Overparenting is a real problem these days, with parents obsessively meeting their children's needs and discouraging them from meeting their own. I don’t blame parents or their children. The overparenting problem seems to be a result of society’s changing structure. We now have fewer children and more time and a more extended incumbency period as adolescence than ever before. Currently, 50% of people under 30 still live at home, which is unprecedented in historical terms. Young people who move back in with their parents are more likely to experience depression, a loss of income, and a significant partnership. According to the office of national statistics, in 1996, one-fifth of young people aged 20-34 were living at home. In 2017 that number had increased by 26% to over a quarter. Males are more likely to live at home than females, with one-third of young men aged 20-34 living with their parents. It turns out this isn’t good for the parents either with your kids return home being a significant predictor of long term depression for them too.
I have faced this same dilemma a couple of times. I have had to move twice. Most recently, with my tenancy in Belfast coming to an end, should I go home? I mean my friends are there, family, it would be infinitely more comfortable. I would make more money, and save more money, but I would regress. The first time my mam cleaned my socks or tidied my room, I would be a kid again, and I don’t want that. The Swedish philosopher Kierkegaard said there would come a time that is so prosperous, so easy, that the kindest thing you could do for people is make things harder for them. There are plenty of obstacles, but the reality is the pursuit of independence is an aggressive process, you’re going to have to fight for your freedom.
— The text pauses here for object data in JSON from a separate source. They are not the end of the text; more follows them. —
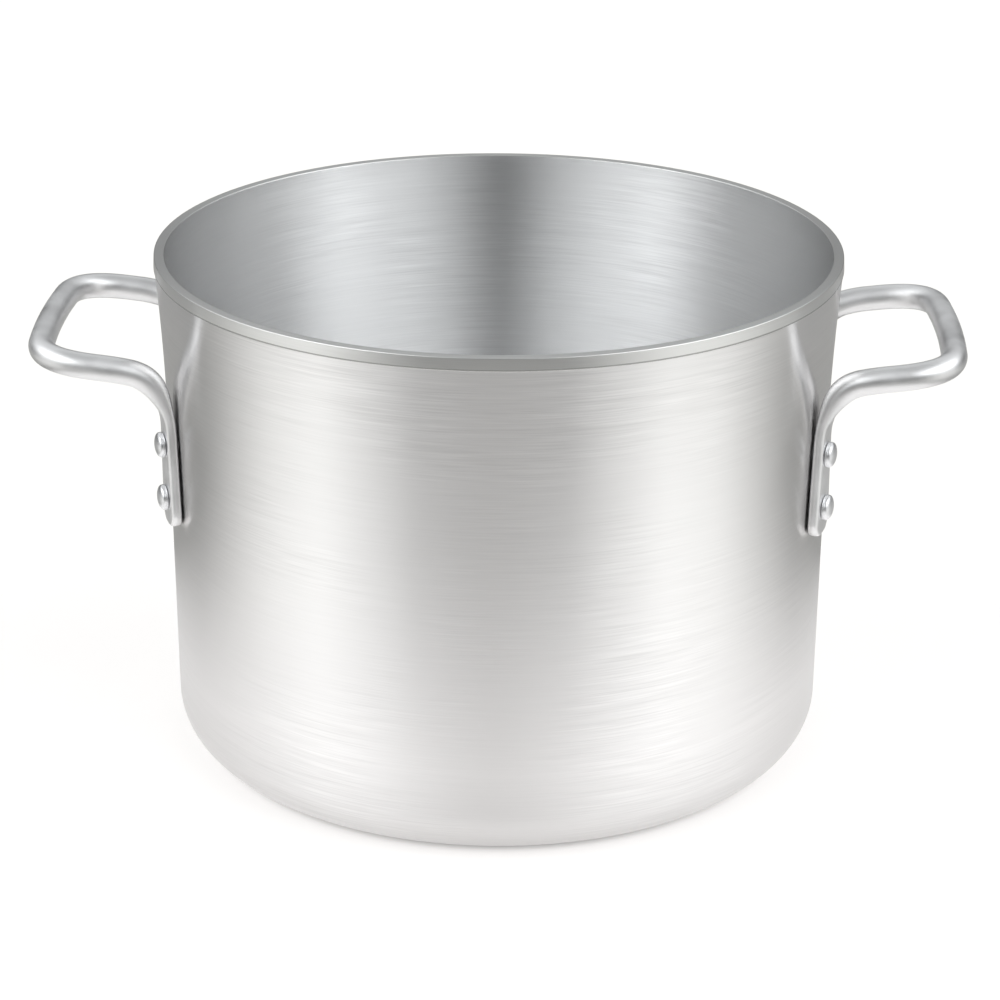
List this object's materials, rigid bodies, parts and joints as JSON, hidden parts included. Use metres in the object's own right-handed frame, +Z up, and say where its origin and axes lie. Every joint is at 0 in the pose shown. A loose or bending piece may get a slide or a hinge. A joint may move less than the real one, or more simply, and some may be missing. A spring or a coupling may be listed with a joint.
{
  "type": "stock pot",
  "caption": "Open aluminium stock pot with a thick spun body, a rounded base, a rim band and two riveted rod loop handles.",
  "frame": {"origin": "centre of the flat base, on the surface the pot stands on", "axes": "+Z up through the mouth; the handles stand out along +X and -X; -Y is the front"},
  "size_m": [0.4674, 0.345, 0.26],
  "materials": {
    "body_aluminium": "lathe-brushed, satin, fine lines running round the pot",
    "handle_aluminium": "smooth satin rod with small tool marks",
    "rivet_aluminium": "satin, formed heads"
  },
  "bodies": {
    "root": {"pot_body": "body_aluminium", "handle_right": "handle_aluminium", "handle_left": "handle_aluminium", "rivet_right_front_upper": "rivet_aluminium", "rivet_right_front_lower": "rivet_aluminium", "rivet_right_rear_upper": "rivet_aluminium", "rivet_right_rear_lower": "rivet_aluminium", "rivet_left_front_upper": "rivet_aluminium", "rivet_left_front_lower": "rivet_aluminium", "rivet_left_rear_upper": "rivet_aluminium", "rivet_left_rear_lower": "rivet_aluminium"}
  },
  "joints": []
}
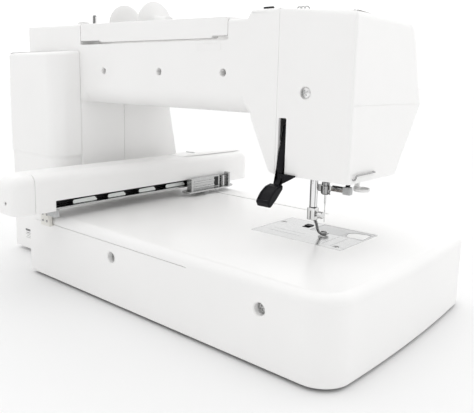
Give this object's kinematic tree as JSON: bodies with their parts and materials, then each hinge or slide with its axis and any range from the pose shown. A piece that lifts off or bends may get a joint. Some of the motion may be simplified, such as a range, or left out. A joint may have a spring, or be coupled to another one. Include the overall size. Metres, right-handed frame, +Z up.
{
  "type": "embroidery machine",
  "caption": "Computer embroidery machine: flat bed, column, arm and sewing head, with a hoop carriage that travels along the bed.",
  "frame": {"origin": "on the floor under the middle of the machine's bounding box", "axes": "+X from the head end to the column and handwheel, +Y to the rear, +Z up"},
  "size_m": [0.553, 0.376, 0.3258],
  "materials": {
    "white_shell": "satin moulded",
    "satin_steel": "brushed",
    "chrome": "polished",
    "cast_metal": "as cast",
    "black_plastic": "satin moulded",
    "grey_plastic": "satin moulded",
    "clear_plastic": "clear moulded",
    "screen_glass": "polished",
    "rubber": "moulded"
  },
  "bodies": {
    "machine": {"bed_cover": "white_shell", "base_plate": "cast_metal", "foot_front_left": "rubber", "foot_rear_left": "rubber", "foot_front_right": "rubber", "foot_rear_right": "rubber", "x_guide_rail": "chrome", "needle_plate": "satin_steel", "bobbin_holder": "black_plastic", "rear_cover": "white_shell", "front_cover": "white_shell", "face_cover": "white_shell", "head_floor": "white_shell", "head_lamp": "clear_plastic", "side_cover": "white_shell", "rear_housing": "white_shell", "machine_frame": "cast_metal", "timing_belt": "rubber", "drive_motor": "cast_metal", "face_thread_guide": "chrome", "top_cover": "white_shell", "spool_pin": "chrome", "spool_holder": "white_shell", "winder_stopper": "white_shell", "thread_guide_cover": "white_shell", "touch_screen": "screen_glass", "power_inlet": "black_plastic"},
    "carriage": {"carriage_cover": "white_shell", "carriage_cap_front": "white_shell", "carriage_cap_rear": "white_shell", "carriage_rail": "satin_steel", "carriage_bracket": "grey_plastic"},
    "hoop_slide": {"hoop_connector": "satin_steel"},
    "handle": {"carrying_handle": "white_shell"},
    "upper_drive": {"handwheel": "white_shell", "main_shaft": "chrome"},
    "lower_drive": {"lower_shaft": "chrome"},
    "hook": {"rotary_hook": "cast_metal"},
    "bobbin_reel": {"bobbin": "clear_plastic"},
    "hook_lid": {"hook_cover": "clear_plastic"},
    "lid_button": {"hook_cover_button": "black_plastic"},
    "needle_drive": {"needle_bar": "chrome", "needle_clamp": "chrome", "needle_clamp_screw": "chrome", "needle": "chrome"},
    "presser": {"presser_bar": "chrome", "presser_foot": "chrome", "foot_screw": "chrome"},
    "lifter": {"presser_lifter": "black_plastic"},
    "take_up": {"take_up_lever": "chrome"},
    "threader": {"threader_lever": "white_shell", "needle_threader": "grey_plastic"},
    "spool_stop": {"spool_cap": "clear_plastic"},
    "winder_slide": {"winder_base": "white_shell"},
    "winder": {"winder_spindle": "chrome"},
    "start_key": {"start_stop_button": "grey_plastic"},
    "needle_key": {"needle_button": "grey_plastic"},
    "cutter_key": {"thread_cutter_button": "grey_plastic"},
    "power_key": {"power_switch": "black_plastic"}
  },
  "joints": [
    {"name": "carriage_travel", "type": "slide", "parent": "machine", "child": "carriage", "axis": [-1, 0, 0], "range_m": [0, 0.2]},
    {"name": "hoop_travel", "type": "slide", "parent": "carriage", "child": "hoop_slide", "axis": [0, 1, 0], "range_m": [0, 0.2]},
    {"name": "handle_fold", "type": "hinge", "parent": "machine", "child": "handle", "pos_m": [0.0235, 0.0435, 0.283], "axis": [1, 0, 0], "range_deg": [0, 90]},
    {"name": "handwheel_turn", "type": "hinge", "parent": "machine", "child": "upper_drive", "pos_m": [0.2715, -0.045, 0.25], "axis": [1, 0, 0], "continuous": true},
    {"name": "lower_shaft_turn", "type": "hinge", "parent": "machine", "child": "lower_drive", "pos_m": [0.2, -0.034, 0.032], "axis": [1, 0, 0], "continuous": true},
    {"name": "hook_turn", "type": "hinge", "parent": "machine", "child": "hook", "pos_m": [-0.179, -0.034, 0.05], "axis": [0, 0, 1], "continuous": true},
    {"name": "bobbin_turn", "type": "hinge", "parent": "machine", "child": "bobbin_reel", "pos_m": [-0.179, -0.034, 0.06], "axis": [0, 0, 1], "continuous": true},
    {"name": "hook_cover_lift", "type": "slide", "parent": "machine", "child": "hook_lid", "axis": [0, 0, 1], "range_m": [0, 0.012]},
    {"name": "hook_cover_release", "type": "slide", "parent": "machine", "child": "lid_button", "axis": [1, 0, 0], "range_m": [0, 0.005], "stiffness_N_per_m": 200, "springref_m": -0.001},
    {"name": "needle_stroke", "type": "slide", "parent": "machine", "child": "needle_drive", "axis": [0, 0, -1], "range_m": [0, 0.028]},
    {"name": "lifter_swing", "type": "hinge", "parent": "machine", "child": "lifter", "pos_m": [-0.1653, 0.044, 0.188], "axis": [1, 0, 0], "range_deg": [0, 30]},
    {"name": "foot_lift", "type": "slide", "parent": "machine", "child": "presser", "axis": [0, 0, 1], "range_m": [0, 0.0055]},
    {"name": "take_up_swing", "type": "hinge", "parent": "machine", "child": "take_up", "pos_m": [-0.189, -0.048, 0.222], "axis": [1, 0, 0], "range_deg": [0, 25]},
    {"name": "threader_pull", "type": "slide", "parent": "machine", "child": "threader", "axis": [0, 0, -1], "range_m": [0, 0.022], "stiffness_N_per_m": 60, "springref_m": -0.01},
    {"name": "spool_cap_slide", "type": "slide", "parent": "machine", "child": "spool_stop", "axis": [-1, 0, 0], "range_m": [0, 0.02]},
    {"name": "winder_shift", "type": "slide", "parent": "machine", "child": "winder_slide", "axis": [1, 0, 0], "range_m": [0, 0.006]},
    {"name": "winder_spin", "type": "hinge", "parent": "winder_slide", "child": "winder", "pos_m": [0.203, -0.006, 0.3], "axis": [0, 0, 1], "continuous": true},
    {"name": "start_stop_press", "type": "slide", "parent": "machine", "child": "start_key", "axis": [0, 1, 0], "range_m": [0, 0.0015], "stiffness_N_per_m": 400, "springref_m": -0.0005},
    {"name": "needle_button_press", "type": "slide", "parent": "machine", "child": "needle_key", "axis": [0, 1, 0], "range_m": [0, 0.0015], "stiffness_N_per_m": 400, "springref_m": -0.0005},
    {"name": "thread_cutter_press", "type": "slide", "parent": "machine", "child": "cutter_key", "axis": [0, 1, 0], "range_m": [0, 0.0015], "stiffness_N_per_m": 400, "springref_m": -0.0005},
    {"name": "power_rocker", "type": "hinge", "parent": "machine", "child": "power_key", "pos_m": [0.26, 0.0235, 0.06], "axis": [0, -1, 0], "range_deg": [0, 12]}
  ],
  "couplings": [
    {"joint": "lower_shaft_turn", "follows": "handwheel_turn", "ratio": 1},
    {"joint": "hook_turn", "follows": "handwheel_turn", "ratio": 2},
    {"joint": "foot_lift", "follows": "lifter_swing", "m_per_rad": 0.0105}
  ]
}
Irish people fought for centuries and died for freedom. People still obsess over freedom and rights and yet will happily live at home until they are 35. You aren’t free until you take full responsibility for your life. The journey to independence is an aggressive process. You have to say ‘no’ to the people and behaviors that stunt your growth, you have to reject the temptation of comfort and instant gratification of adolescence in favor of a more difficult path. The deck is stacked against us, but I don’t see when it hasn’t been the case in rest of Irish history. Except no-one is going to murder you now, you just have to pay a little more for your rent.
If you are waiting for rent controls and the government to help you, you will be stuck at home forever. I heard the process of maturation described as ‘going back and retrieving what you lost in childhood’ I think a lot of us lost these aggressive, independent impulses. Aggression integrated properly becomes assertiveness and leadership. So, if compassion can keep you trapped as a child, the aggressive pursuit of independence can take you to freedom.
In the Oedipal situation, a child has all the possessions they like, iPhones, fast food, whatever they desire, their needs are met, and yet they feel empty, devoid of purpose and meaning because they have given up their path to independence. In some sense, you have to be cruel, and pig-headed, the opposite of kind and compassionate. In Hansel and Gretel, the witch tempts them to stay with sweets and tasty baked treats because she wants to fatten the children before eating them. In Snow White, she is put to sleep by a delicious, red shiny apple. The message is that staying a child is tempting but if you eat the fruit of the underworld, you will fall asleep, and you might never wake up again.
So the dark side of compassion is that it treats people like infants. It is a doctrine for helping the sick, the elderly, and the young but not responsible adults. Compassion keeps people from the challenging and difficult experiences they need to grow like moving out and paying bills and being alone at 1 in the morning eating toast in your underpants. Character building stuff.
I remember once my mother asked me to take my grandparent’s bags for them down from a hotel room. I was delighted to be of use, a big strong lad like myself, but when I went to take the bag, my grandad took it instead. I saw the look in his eye was severe, and I immediately stopped. My mother gave it out to him. She didn’t want him to take the bags in case he hurt his back, which wasn’t in great shape to be fair. She wanted me to take the bag for him, but I said no. I could see carrying the bag was in danger of hurting his back, but my taking the bag was a risk of damaging something far more important; a person’s sense of independence. I aspire to be like my Grandad, protecting his independence at all costs.